(Dataset items)
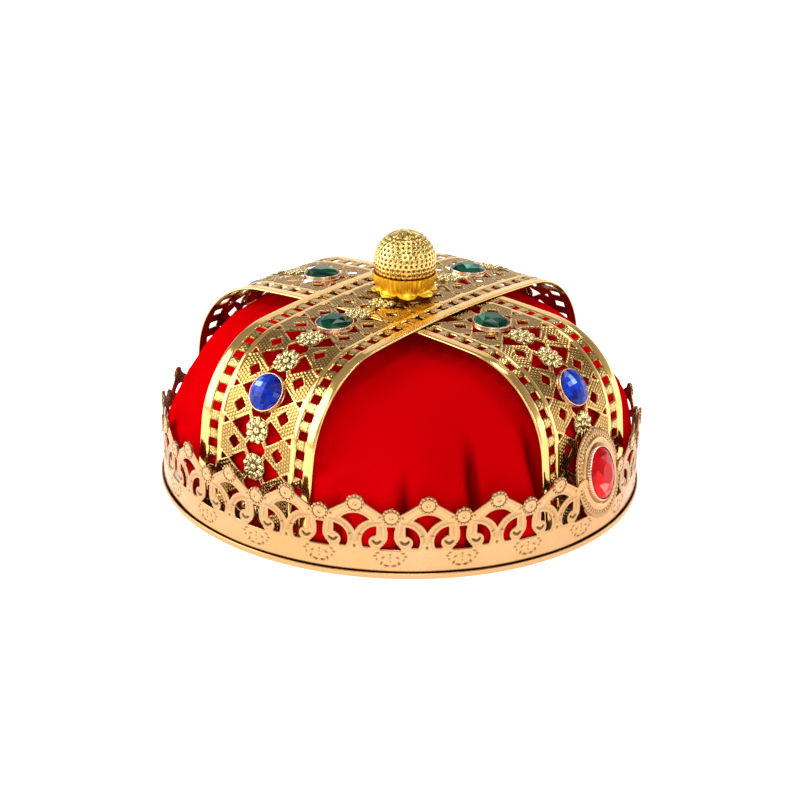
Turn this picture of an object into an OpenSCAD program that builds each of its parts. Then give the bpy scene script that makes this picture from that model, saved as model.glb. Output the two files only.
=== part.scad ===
// A costume crown: a pierced band, two straps crossing over a cloth cap, set
// stones, a front medallion and a ball finial.
// Row frame in mm: origin at the centre of the base, +Z up, front towards -Y.

/* [Band] */
// Outside radius of the rolled hem at the base
hem_radius = 98; // [92:0.5:104]
// Height of the rolled hem
hem_height = 2.2; // [1.5:0.1:3]
// Thickness of the stamped sheet
sheet = 0.8; // [0.6:0.1:1.2]
// Number of scroll panels round the band
panels = 23; // [19:1:27]
// How far the panel pattern is turned from the front, in degrees
band_turn = 0.9; // [-4:0.1:4]
// Height of the plain wall under the scrollwork
wall_height = 11.2; // [9:0.1:14]
// Height of the centre of the low rosettes
low_rosette_z = 24.3; // [22:0.1:26]
// Height of the centre of the peak rosettes
peak_rosette_z = 29.2; // [27:0.1:31]
// Radius of the band's rosettes
band_rosette = 3.5; // [3:0.1:4]

/* [Straps] */
// Width of each strap
strap_width = 55.8; // [50:0.1:60]
// Height of the lower strap's middle at the crossing
strap_top = 74.6; // [70:0.1:80]
// Radius of the gently arched top
top_radius = 616; // [400:1:900]
// Radius of the shoulder bend
shoulder_radius = 37.5; // [30:0.5:42]
// Distance of a leg from the axis at its foot
foot_radius = 91.5; // [88:0.1:93]
// Height of a leg's foot above the base
foot_z = 3; // [2:0.1:6]
// Inward lean of the legs, in degrees
leg_lean = 6.34; // [3:0.01:9]
// Repeat of the pierced pattern along a strap
pitch = 14.3; // [13:0.1:15]
// Radius of the strap's rosettes
strap_rosette = 4.3; // [3.8:0.1:4.6]

/* [Stones] */
// Radius of the round stones
stone_radius = 7; // [6:0.1:8]
// Radius of a round stone's bezel
bezel_radius = 8; // [7.4:0.1:9]
// Half the width of the front stone
oval_half_width = 7.8; // [7:0.1:9]
// Half the height of the front stone
oval_half_height = 10.2; // [9:0.1:12]
// Half the width of the front medallion
medallion_half_width = 14; // [12:0.1:16]
// Half the height of the front medallion
medallion_half_height = 17.5; // [15:0.1:20]
// Height of the medallion's centre
medallion_z = 26; // [22:0.5:30]
// Distance of the medallion's back from the axis at its centre
medallion_y = 94.3; // [92:0.1:97]
// Backward lean of the medallion, in degrees
medallion_lean = 12.7; // [8:0.1:15]

/* [Finial] */
// Radius of the finial ball
ball_radius = 12.5; // [10:0.1:14]
// Height of the ball's centre
ball_z = 89.6; // [86:0.1:94]
// Radius of the ribbed neck
neck_radius = 5.5; // [4.5:0.1:6.5]
// Radius of the finial screw's shank
screw_radius = 1.5; // [1.25:0.05:2]

/* [Cap] */
// Outside radius of the cap's rim
cap_radius = 90.1; // [86:0.1:91]
// Height of the cap's top
cap_top = 68; // [60:0.5:70]
// Thickness of the lined cloth
cloth = 1; // [0.6:0.1:2]

/* [Hidden] */
$fn = 96;
band_radius = hem_radius - 1;
band_inner = band_radius - sheet;
panel_angle = 360 / panels;
panel_width = 2 * PI * band_radius / panels;
flat_sag = band_radius * (1 - cos(panel_angle / 8)) + 0.01;
peak_top = peak_rosette_z + band_rosette - 0.2;
upper_rise = sheet + 0.1;
fit = 0.1;
first_row = 2;
last_row = 9;

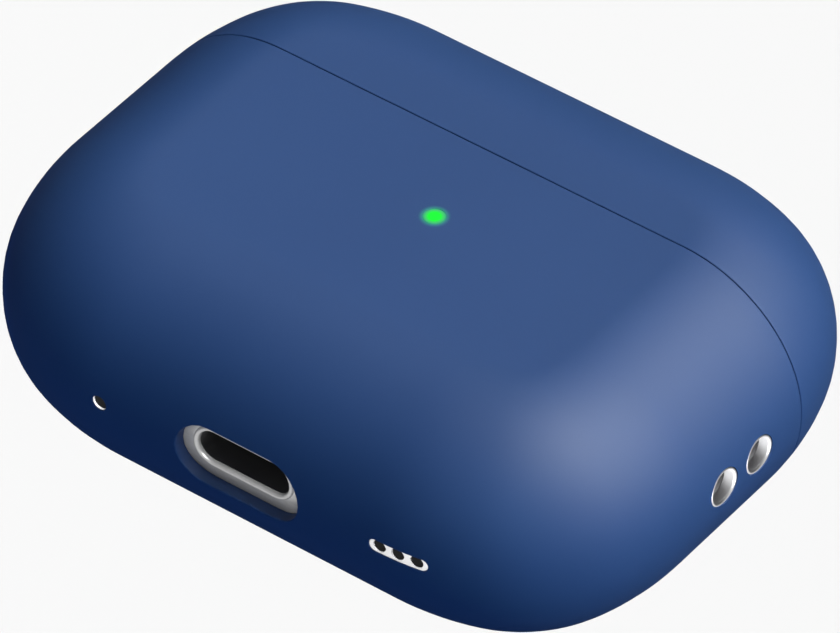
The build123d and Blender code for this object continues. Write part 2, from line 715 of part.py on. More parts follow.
def contact_xs():
    """Each sprung contact's place, by name."""
    return {
        "left_outer": -STEM_X - CONTACT_OFFSET,
        "left_inner": -STEM_X + CONTACT_OFFSET,
        "right_inner": STEM_X - CONTACT_OFFSET,
        "right_outer": STEM_X + CONTACT_OFFSET,
    }


def contact_pin(x):
    """Gold pin: round tip in the well, collar under its floor and tail inside the spring."""
    tip_y = STEM_FLOOR_Y + CONTACT_TRAVEL + 0.1
    shank = rod(CONTACT_RADIUS, (x, COLLAR_BOTTOM, WELL_Z), (x, tip_y, WELL_Z))
    shank = fillet(shank.faces().sort_by(Axis.Y)[-1].edges(), CONTACT_RADIUS - 0.1)
    collar = rod(COLLAR_RADIUS, (x, COLLAR_BOTTOM, WELL_Z), (x, COLLAR_TOP, WELL_Z))
    tail_radius, tail_length = 0.35, 1.2
    tail = rod(tail_radius, (x, COLLAR_BOTTOM - tail_length, WELL_Z), (x, COLLAR_BOTTOM, WELL_Z))
    return shank + collar + tail


def contact_spring(x):
    """Spring round the pin's tail, at its pressed length, with a ridge for each turn."""
    turns, pitch, inner, outer = 4, 0.38, 0.42, 0.66
    top = COLLAR_BOTTOM - 0.02
    part = tube(outer, inner, (x, top - turns * pitch, WELL_Z), (x, top, WELL_Z))
    for turn in range(turns):
        middle = top - (turn + 0.5) * pitch
        part += tube(outer + 0.14, inner, (x, middle - 0.11, WELL_Z), (x, middle + 0.11, WELL_Z))
    return part


def contact_carrier(side):
    """Block under one stem bore that guides its two contacts."""
    half_length, half_width = 3.3, 1.9
    x = side * STEM_X
    part = block((x - half_length, x + half_length), CARRIER_Y, (WELL_Z - half_width, WELL_Z + half_width))
    for offset in (-CONTACT_OFFSET, CONTACT_OFFSET):
        start = (x + offset, CARRIER_Y[0] + 0.5, WELL_Z)
        part -= rod(COLLAR_RADIUS + 0.1, start, (x + offset, CARRIER_Y[1] + 1, WELL_Z))
    return part


def contact_flex():
    """Flat cable from each contact carrier to the main board."""
    half_width, thickness, foot_length = 1.6, 0.15, 1.5
    low, bend = CARRIER_Y[0] - 0.17, MAIN_BOARD_Z - 0.2
    strips = []
    for side in (-1, 1):
        x_range = (side * STEM_X - half_width, side * STEM_X + half_width)
        strip = block(x_range, (low, low + thickness), (WELL_Z, bend))
        strip += block(x_range, (low, low + foot_length), (bend, MAIN_BOARD_Z - 0.02))
        strips.append(strip)
    return strips


# ---- lanyard anchor -------------------------------------------------------------------------------------
ANCHOR_X = (25.6, WIDTH / 2 - INNER_INSET - 0.45)
TUNNEL_X = 27.3
TUNNEL_RADIUS = 1.15


def lanyard_anchor():
    """Metal block inside the right wall: two bores joined by a cross tunnel that a cord goes round."""
    low_y, high_y = EYELET_YS[0] - 2.3, EYELET_YS[1] + 2.3
    body = block(ANCHOR_X, (low_y, high_y), (EYELET_Z - 2.3, EYELET_Z + 2.3))
    part = fillet(body.edges().filter_by(Axis.X), 1.0)
    neck_end = WIDTH / 2 - SHELL_INSET
    for y in EYELET_YS:
        part += rod(EYELET_RADIUS, (ANCHOR_X[0] + 1, y, EYELET_Z), (neck_end, y, EYELET_Z))
    for y in EYELET_YS:
        part -= rod(EYELET_BORE_RADIUS, (ANCHOR_X[0] + 0.6, y, EYELET_Z), (WIDTH, y, EYELET_Z))
    start, end = (TUNNEL_X, EYELET_YS[0], EYELET_Z), (TUNNEL_X, EYELET_YS[1], EYELET_Z)
    return part - rod(TUNNEL_RADIUS, start, end)


# ---- every node -----------------------------------------------------------------------------------------
def build():
    nodes = {
        "sleeve_base": sleeve_base(),
        "sleeve_lid": sleeve_lid(),
        "lid_tape": lid_tape(),
        "light_window": light_window(),
        "eyelet_rings": eyelet_rings(),
        "case_shell": case_shell(),
        "lid_shell": lid_shell(),
        "cradle": cradle(),
        "lid_liner": lid_liner(),
        "hinge_base_leaf": hinge_base_leaf(),
        "hinge_lid_leaf": hinge_lid_leaf(),
        "hinge_pin": hinge_pin(),
        "hinge_base_rivets": rivets("base", BASE_RIVET_Y),
        "hinge_lid_rivets": rivets("lid", LID_RIVET_Y),
        "port_bezel": port_bezel(),
        "port_shell": port_shell(),
        "port_core": port_core(),
        "port_contacts": port_contacts(),
        "port_board": port_board(),
        "port_flex": port_flex(),
        "speaker_grille": speaker_grille(),
        "speaker_mesh": speaker_mesh(),
        "speaker_module": speaker_module(),
        "mic_tube": mic_tube(),
        "mic_mesh": mic_mesh(),
        "microphone": microphone(),
        "status_led": status_led(),
        "light_pipe": light_pipe(),
        "main_board": main_board(),
        "board_chips": board_chips(),
        "board_screws": board_screws(),
        "battery": battery(),
        "battery_flex": battery_flex(),
        "charging_coil": charging_coil(),
        "ferrite_sheet": ferrite_sheet(),
        "hall_sensor": hall_sensor(),
        "base_magnet": base_magnet(),
        "lid_magnet": lid_magnet(),
        "bud_magnets": bud_magnets(),
        "setup_button": setup_button(),
        "switch_plunger": switch_plunger(),
        "tact_switch": tact_switch(),
        "button_board": button_board(),
        "contact_carrier_left": contact_carrier(-1),
        "contact_carrier_right": contact_carrier(1),
        "contact_flex": contact_flex(),
        "lanyard_anchor": lanyard_anchor(),
    }
    for name, x in contact_xs().items():
        nodes[f"contact_pin_{name}"] = contact_pin(x)
        nodes[f"contact_spring_{name}"] = contact_spring(x)
    return nodes


def export_all(nodes):
    os.makedirs("parts", exist_ok=True)
    for name, shape in nodes.items():
        if isinstance(shape, list):
            shape = Compound(children=[solid for part in shape for solid in part.solids()])
        export_step(shape, f"parts/{name}.step")


if __name__ == "__main__":
    export_all(build())
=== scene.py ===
import json
from math import asin, cos, pi, radians, sin, sqrt, tan

import bmesh
import bpy
import numpy as np
from mathutils import Matrix, Quaternion, Vector


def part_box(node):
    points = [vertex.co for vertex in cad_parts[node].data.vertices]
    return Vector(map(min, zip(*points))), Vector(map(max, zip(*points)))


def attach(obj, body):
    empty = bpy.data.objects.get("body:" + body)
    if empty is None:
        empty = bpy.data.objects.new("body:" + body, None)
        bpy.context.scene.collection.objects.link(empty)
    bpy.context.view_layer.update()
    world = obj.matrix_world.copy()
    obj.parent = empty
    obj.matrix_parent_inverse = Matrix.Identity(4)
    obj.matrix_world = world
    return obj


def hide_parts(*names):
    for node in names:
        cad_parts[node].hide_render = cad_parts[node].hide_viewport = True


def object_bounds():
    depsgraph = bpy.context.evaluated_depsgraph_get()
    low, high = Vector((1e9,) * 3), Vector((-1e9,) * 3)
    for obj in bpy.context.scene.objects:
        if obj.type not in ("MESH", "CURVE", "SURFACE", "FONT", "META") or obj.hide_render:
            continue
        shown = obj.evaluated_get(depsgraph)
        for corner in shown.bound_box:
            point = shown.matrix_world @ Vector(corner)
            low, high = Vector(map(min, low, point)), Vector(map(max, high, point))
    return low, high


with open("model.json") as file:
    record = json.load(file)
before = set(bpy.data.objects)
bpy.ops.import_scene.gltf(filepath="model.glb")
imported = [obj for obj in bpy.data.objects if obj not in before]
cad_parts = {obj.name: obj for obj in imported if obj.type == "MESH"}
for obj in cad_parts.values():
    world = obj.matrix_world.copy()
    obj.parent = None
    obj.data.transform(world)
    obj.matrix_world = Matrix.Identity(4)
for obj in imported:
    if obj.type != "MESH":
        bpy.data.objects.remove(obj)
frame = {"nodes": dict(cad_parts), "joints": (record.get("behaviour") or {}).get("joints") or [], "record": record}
cad_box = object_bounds()

MM = 0.001

# ---- sizes of the sleeve, in millimetres, as the frame was built ---------------------------------
low, high = (np.array(corner) / MM for corner in cad_box)
WIDTH, HEIGHT, DEPTH = (float(v) for v in high - low)
MID_Z = DEPTH / 2
EDGE = 11.5                  # radius of the full-round edge
FLAT = MID_Z - EDGE          # half of the straight strip between the two edge rounds
LEAD, TIGHT = 23.0, 14.3     # radii of the outline's corner arcs
LEAD_ANGLE = radians(20)
SLEEVE_WALL = 1.1
HINGE = next(joint for joint in frame["joints"] if joint["name"] == "lid_hinge")
HINGE_Y, HINGE_Z = (v / MM for v in HINGE["pos_m"][1:])
SEAM_GAP = 0.07
RIM_ROUND = 0.10             # rounding of the sleeve's edges at the seam
LIGHT_RADIUS = 0.97
PORT_WINDOW, PORT_WINDOW_Z = (12.0, 5.9), MID_Z - 0.12
SPEAKER_SLOT, SPEAKER_SLOT_Z = (5.4, 1.2), MID_Z + 0.04
MIC_HOLE, LIGHT_HOLE, EYELET_HOLE, BUTTON_WINDOW = 1.36, 1.9, 3.48, 9.6
HINGE_WINDOW, HINGE_WINDOW_CORNER = (28.0, 6.8), 1.6
FLOOR_Z = -120.0             # well below the case, so its shadow stays out of the picture

# ---- how finely the body is drawn ----------------------------------------------------------------
EDGE_ROWS, LEAD_STEPS, TIGHT_STEPS = 37, 9, 21
LOWER_LEAD_STEPS, SIDE_STEPS, STRAIGHT_STEPS = 5, 13, 25
RIM_STEPS = 6

# ---- centres of the outline's arcs ---------------------------------------------------------------
TIGHT_X = WIDTH / 2 - LEAD + (LEAD - TIGHT) * cos(LEAD_ANGLE)
TIGHT_Y = HEIGHT / 2 - LEAD + (LEAD - TIGHT) * cos(LEAD_ANGLE)
SIDE_X = TIGHT_X - (LEAD - TIGHT) * cos(LEAD_ANGLE)
SIDE_Y = TIGHT_Y - (LEAD - TIGHT) * sin(LEAD_ANGLE)
END_X = TIGHT_X - (LEAD - TIGHT) * sin(LEAD_ANGLE)
END_Y = TIGHT_Y - (LEAD - TIGHT) * cos(LEAD_ANGLE)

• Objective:
Reproduce the lines exactly, taking as the first line the one with "return nodes" and as the last line the one with "return low, high", and include nothing else.

• Finished task:
    return nodes


def export_all(nodes):
    os.makedirs("parts", exist_ok=True)
    for name, shape in nodes.items():
        if isinstance(shape, list):
            shape = Compound(children=[solid for part in shape for solid in part.solids()])
        export_step(shape, f"parts/{name}.step")


if __name__ == "__main__":
    export_all(build())
=== scene.py ===
import json
from math import asin, cos, pi, radians, sin, sqrt, tan

import bmesh
import bpy
import numpy as np
from mathutils import Matrix, Quaternion, Vector


def part_box(node):
    points = [vertex.co for vertex in cad_parts[node].data.vertices]
    return Vector(map(min, zip(*points))), Vector(map(max, zip(*points)))


def attach(obj, body):
    empty = bpy.data.objects.get("body:" + body)
    if empty is None:
        empty = bpy.data.objects.new("body:" + body, None)
        bpy.context.scene.collection.objects.link(empty)
    bpy.context.view_layer.update()
    world = obj.matrix_world.copy()
    obj.parent = empty
    obj.matrix_parent_inverse = Matrix.Identity(4)
    obj.matrix_world = world
    return obj


def hide_parts(*names):
    for node in names:
        cad_parts[node].hide_render = cad_parts[node].hide_viewport = True


def object_bounds():
    depsgraph = bpy.context.evaluated_depsgraph_get()
    low, high = Vector((1e9,) * 3), Vector((-1e9,) * 3)
    for obj in bpy.context.scene.objects:
        if obj.type not in ("MESH", "CURVE", "SURFACE", "FONT", "META") or obj.hide_render:
            continue
        shown = obj.evaluated_get(depsgraph)
        for corner in shown.bound_box:
            point = shown.matrix_world @ Vector(corner)
            low, high = Vector(map(min, low, point)), Vector(map(max, high, point))
    return low, high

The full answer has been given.